BY ALEX TIGANI
In just over 50 days, Granville and Yvonne Taylor will be celebrating 50 years of marriage.
More than 17 of those years have taken place at Muswellbrook’s Skellatar House, one of our region’s most iconic structures with panoramic views of Scone, Muscle Creek and surrounding valleys.
“We had a very long time in the same house in Sydney,” Yvonne reflected when walking past her olive tree.
“In my heart that was the house our children grew up in and this is the house we’ve seen our grandchildren grow up in, so they have both had a family connection.”
Races up and down the two sets of staircases in the homestead have transitioned into scavenger hunts and hide and seek games for their grandchildren over time.
Now Granville and Yvonne are waiting until their grandchildren are old enough to learn about the history behind the home which has had a watchful eye over Muswellbrook for 130 years.
Once the focal point of a 3000-acre land grant for Chief Justice of NSW Sir Francis Forbes, the structure now sits in the centre of a two-acre space and features seven marble fireplaces and 14ft ceilings.
Skellatar was named after the Forbes family’s ancestral estate in Aberdeen, Scotland.

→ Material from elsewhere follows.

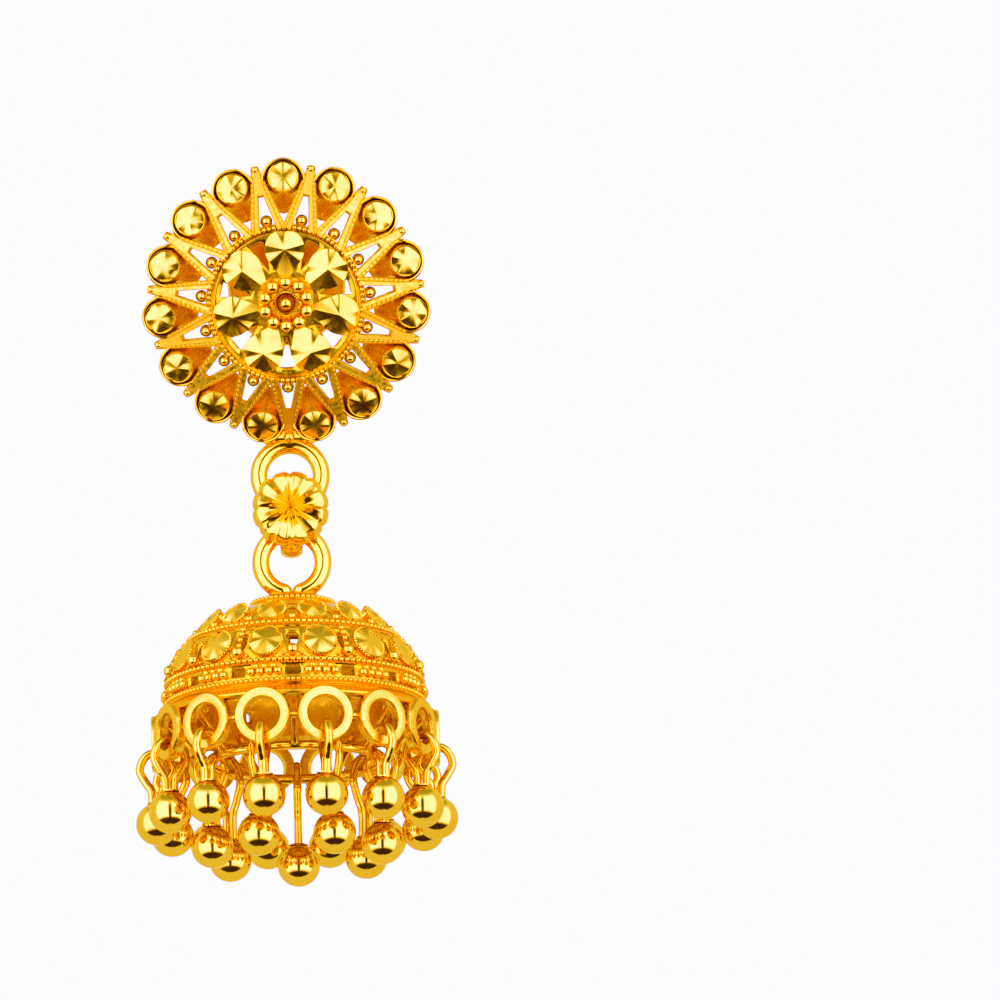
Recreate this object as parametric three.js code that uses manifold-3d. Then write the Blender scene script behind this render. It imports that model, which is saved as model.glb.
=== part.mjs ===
// A jhumka earring in gold: a domed, pierced rosette at the ear, a fluted link and a bell hung with ball drops.
// Millimetres, +Z up, front facing -Y. The origin is on the post, in the middle of the ear lobe's thickness.
import * as THREE from 'three';
import { mergeVertices } from 'three/addons/utils/BufferGeometryUtils.js';
import Module from 'manifold-3d';

// Ear: how far the rosette's face leans down, and the fastening behind it.
const LEAN = THREE.MathUtils.degToRad(20);
const LOBE = 5.6;
const POST_RADIUS = 0.45;
const PAD_RADIUS = 1.8;
const PAD_THICKNESS = 0.5;
const NUT_RADIUS = 3.6;
const NUT_THICKNESS = 1.3;
const POST_END = 1.6;
const POST_SIDES = 12;

// Rosette at the ear. Radii are measured in its base plane, heights forward from that plane.
const STUD_CROWN = 2.4;
const CUP_COUNT = 15;
const CUP_CIRCLE = 7.3;
const CUP_RADIUS = 1.35;
const CUP_TIP = 5.25;
const CUP_DEPTH = 0.95;
const CUP_TILT = THREE.MathUtils.degToRad(14);
const CUP_DISC_CIRCLE = 7.42;
const CUP_DISC_RADIUS = 0.96;
const DISC_STAND = 0.3;
const DISC_PEAK = 0.28;
const DISC_SIDES = 8;
const STAR_TIP = 8.4;
const STAR_WIDTH = 0.45;
const STAR_DEPTH = 0.5;
const STAR_STAND = 0.3;
const CROWN_RADIUS = 4.9;
const CROWN_EDGE = 0.4;
const CROWN_SIDES = 21;
const SHELF_BACK = 1.05;
const SHELF_THICKNESS = 0.5;
const GAP_INNER = 2.2;
const GAP_OUTER = 4.0;
const GAP_WIDTH = 1.0;
const PETAL_COUNT = 7;
const PETAL_CIRCLE = 3.35;
const PETAL_ROUND = 1.22;
const PETAL_REACH = 2.05;
const PETAL_WALL = 0.45;
const PETAL_PEAK = 0.35;
const PETAL_SIDES = 10;
const EYE_CIRCLE = 1.34;
const EYE_WIDTH = 0.62;
const EYE_SEAT = 0.4;
const EYE_RECESS = 0.7;

// The two round rings that carry the bell, and the oblong loop that joins them.
const RING_RADIUS = 1.9;
const RING_WIRE = 0.53;
const RING_LAP = 0.16;
const RING_FORWARD = 0.2;
const RING_SIDES = 18;
const RING_WIRE_SIDES = 6;
const SADDLE_WIDTH = 3.0;
const SADDLE_DEPTH = 0.7;
const SADDLE_HEIGHT = 1.1;
const BAR_PITCH = 1.6;
const CLEARANCE = 0.28;
const LOOP_BAND = 0.8;
const LOOP_WIDTH = 1.45;
const LOOP_CHAMFER = 0.25;
const FACE_DROP = 0.5;
const LINK_RADIUS = 2.35;
const LINK_FLUTES = 12;
const LINK_FLUTE_DEPTH = 0.16;
const LINK_THICKNESS = 0.55;
const LINK_PEAK = 0.45;

// Bell: a dome, a short flared skirt and a row of rim rings.
const BELL_RADIUS = 7.75;
const BELL_HEIGHT = 7.05;
const BELL_WALL = 0.5;
const BELL_SINK = 0.42;
const BELL_SIDES = 28;
const DOME_FULLNESS = 2.8;
const DOME_ROUNDNESS = 0.85;
const EDGE_FLARE = 0.5;
const EDGE_DROP = 0.42;
const RIM_DROP = 2.05;
const RIM_COUNT = 14;
const RIM_CIRCLE = 8.4;
const RIM_OUTER = 1.72;
const RIM_HOLE = 1.1;
const RIM_DEPTH = 0.76;
const RIM_SIDES = 10;
const SKIRT_WALL = 0.4;
const SKIRT_FOOT = 0.35;
const HOOP_RADIUS = 5.3;
const HOOP_WIRE = 0.3;
const HOOP_DROP = 1.3;
const HOOP_SIDES = 14;
const STRUT_RADIUS = 0.26;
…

After his Sir Francis’ passing in 1841, it was purchased by the wealthy Bowman family, of which George Bowman of Richmond was the patriarch, and in 1848 the property was divided between William Bowman and his twin brothers Andrew and Edward, the eighth and ninth sons of George Bowman born in 1840.

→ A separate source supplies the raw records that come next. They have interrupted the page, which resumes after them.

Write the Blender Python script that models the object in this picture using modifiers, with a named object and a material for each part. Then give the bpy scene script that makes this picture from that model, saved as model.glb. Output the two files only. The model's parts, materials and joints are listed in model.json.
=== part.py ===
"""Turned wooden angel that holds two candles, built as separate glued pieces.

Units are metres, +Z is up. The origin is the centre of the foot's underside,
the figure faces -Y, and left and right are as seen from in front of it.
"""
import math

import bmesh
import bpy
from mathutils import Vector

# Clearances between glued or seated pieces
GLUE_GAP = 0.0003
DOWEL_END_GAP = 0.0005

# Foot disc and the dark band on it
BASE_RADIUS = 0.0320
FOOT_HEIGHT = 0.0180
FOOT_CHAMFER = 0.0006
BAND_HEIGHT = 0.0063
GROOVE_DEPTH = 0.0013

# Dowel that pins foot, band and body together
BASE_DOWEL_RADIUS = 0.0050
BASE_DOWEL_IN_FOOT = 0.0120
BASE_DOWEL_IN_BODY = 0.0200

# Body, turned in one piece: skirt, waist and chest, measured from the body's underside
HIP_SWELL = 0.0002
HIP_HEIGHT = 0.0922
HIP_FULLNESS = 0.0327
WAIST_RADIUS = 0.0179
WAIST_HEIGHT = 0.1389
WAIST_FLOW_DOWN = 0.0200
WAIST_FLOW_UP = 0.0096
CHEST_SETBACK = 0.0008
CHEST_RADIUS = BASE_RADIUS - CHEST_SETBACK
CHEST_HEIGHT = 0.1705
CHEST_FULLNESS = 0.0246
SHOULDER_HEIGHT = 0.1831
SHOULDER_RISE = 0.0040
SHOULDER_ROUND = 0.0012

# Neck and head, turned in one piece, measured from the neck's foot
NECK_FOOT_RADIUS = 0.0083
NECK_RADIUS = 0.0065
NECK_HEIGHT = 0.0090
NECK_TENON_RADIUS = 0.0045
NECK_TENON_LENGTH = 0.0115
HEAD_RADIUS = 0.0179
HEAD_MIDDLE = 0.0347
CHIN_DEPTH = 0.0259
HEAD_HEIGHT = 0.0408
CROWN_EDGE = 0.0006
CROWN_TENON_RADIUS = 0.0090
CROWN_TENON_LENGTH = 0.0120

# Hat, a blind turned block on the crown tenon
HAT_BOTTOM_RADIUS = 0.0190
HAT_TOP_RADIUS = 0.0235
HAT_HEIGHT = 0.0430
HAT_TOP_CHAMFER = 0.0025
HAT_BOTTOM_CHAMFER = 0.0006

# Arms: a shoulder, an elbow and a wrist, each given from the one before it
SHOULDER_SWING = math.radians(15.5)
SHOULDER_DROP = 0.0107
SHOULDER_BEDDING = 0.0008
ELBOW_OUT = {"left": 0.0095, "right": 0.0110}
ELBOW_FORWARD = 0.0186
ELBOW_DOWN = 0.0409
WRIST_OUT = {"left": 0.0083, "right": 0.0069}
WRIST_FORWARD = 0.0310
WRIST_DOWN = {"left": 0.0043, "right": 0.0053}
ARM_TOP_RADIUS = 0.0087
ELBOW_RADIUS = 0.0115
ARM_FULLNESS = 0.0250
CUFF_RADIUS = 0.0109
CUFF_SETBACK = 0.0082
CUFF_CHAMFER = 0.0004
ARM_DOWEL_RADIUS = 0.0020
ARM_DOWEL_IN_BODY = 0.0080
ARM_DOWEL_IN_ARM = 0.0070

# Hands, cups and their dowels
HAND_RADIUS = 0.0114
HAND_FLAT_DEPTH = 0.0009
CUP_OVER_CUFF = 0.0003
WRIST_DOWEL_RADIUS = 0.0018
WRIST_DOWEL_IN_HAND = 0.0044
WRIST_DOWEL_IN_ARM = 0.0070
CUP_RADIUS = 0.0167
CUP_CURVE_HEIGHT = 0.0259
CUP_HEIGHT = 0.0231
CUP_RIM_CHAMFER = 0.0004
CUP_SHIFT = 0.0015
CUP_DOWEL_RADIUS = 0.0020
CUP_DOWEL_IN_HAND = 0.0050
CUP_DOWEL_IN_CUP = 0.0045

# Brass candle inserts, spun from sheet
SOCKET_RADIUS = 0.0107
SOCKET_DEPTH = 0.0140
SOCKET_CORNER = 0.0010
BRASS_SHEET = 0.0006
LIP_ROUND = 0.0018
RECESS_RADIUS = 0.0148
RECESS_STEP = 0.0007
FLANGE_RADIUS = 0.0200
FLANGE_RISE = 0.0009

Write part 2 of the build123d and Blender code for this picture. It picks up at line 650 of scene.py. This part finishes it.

In 1881 Andrew and Edward Bowman, commissioned Edmund and Cyril Blacket, to work on the plans to build a grand manor home on their portion of the estate for 2800 pounds (this excluded the cost of the materials supplied by the Bowmans).
Edward was an alderman at Muswellbrook for 22 years, and mayor for six terms from 1875-1901. He was also the first president of Wybong Shire Council, a magistrate, and First Lieutenant in the Muswellbrook Corps of NSW Volunteer Infantry. On his death in 1926 his only son Hunter Bowman inherited the estate and lived there until his passing in 1952 where it was purchased by the Catholic Church at an auction.

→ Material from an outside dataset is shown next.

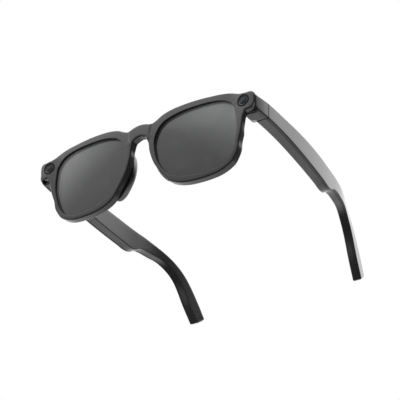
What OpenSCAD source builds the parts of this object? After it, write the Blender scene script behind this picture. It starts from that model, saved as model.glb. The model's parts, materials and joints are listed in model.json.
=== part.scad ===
// Smart glasses: full-rim front with a camera and a signal light, and two folding
// temples that hold the electronics.
// Millimetres. +X is the wearer's left, the front faces -Y, +Z is up, and the glasses
// stand open on a table, on the rims and the temple tips.

/* [Front] */
// Width over the front face, at the endpieces
front_w = 146.4; // [130:0.5:176]
// Width of one lens opening
lens_w = 50.5; // [42:0.5:60]
// Height of one lens opening
lens_h = 42.5; // [36:0.5:50]
// Distance between the two lens openings
bridge_w = 20.8; // [15:0.2:24]
// Thickness of the front, front to back
front_t = 5.0; // [4:0.1:7]
// Radius of the front's sideways curve
face_r = 526; // [300:1:900]
// Forward lean of the top of the front, degrees
face_tilt = 4.94; // [0:0.1:12]
// Width of the rim's face, below and beside a lens
rim_w = 2.4; // [1.8:0.1:4]
// Width of the rim's face above a lens
brow_w = 4.1; // [3:0.1:6]
// Width of the rim's face on the nose side
nose_w = 3.4; // [2.6:0.1:5]

/* [Lenses] */
// Thickness of a lens
lens_t = 2.0; // [1.4:0.1:3]
// Depth of a lens behind the front face
lens_inset = 1.2; // [0.6:0.1:1.8]
// Depth of the groove that holds a lens
groove = 0.8; // [0.4:0.1:1.2]

/* [Temples] */
// Length of a temple behind the hinge line, measured straight back
temple_len = 143.5; // [119.5:0.5:172]
// Distance from the face to the line where front and temple part
parting_y = 14.6; // [12:0.1:20]
// Thickness of a temple at the hinge
temple_t = 7.3; // [5.5:0.1:9]
// Thickness of a temple tip
tip_t = 4.9; // [3:0.1:7]
// Height of a temple at the hinge
hinge_h = 10.2; // [9.4:0.1:14]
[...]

In 1953 St Mary’s High School for Girls was established in the homestead, with an enrolment of 18 pupils under the tuition of the Sisters of Mercy.
In the 1960s the demands of the school curriculum called for such additions as a science block (now a garage and workshop).
The house has now been privately owned since 1997 and the Taylors’ moved in around Christmas in 2004.
It was by this time that the Taylors’ commenced their long list of discoveries during their renovations including the original underground cellar with brick floor, accessed down well-trodden timber stairs, now located between their kitchen and laundry room.
The upper level accommodates the master bedroom with en suite, four guest bedrooms and the small servants’ bedrooms are now used as a sewing room and a study near an internal back staircase leading downstairs to the kitchen area.
Now, the question remains.
If the walls of Skellatar House could speak what would they say?
“I hope they would say that the house has found fitting custodians because with a house like this you must be dedicated to preserving the history and passing it on to the next generation,” Yvonne concluded.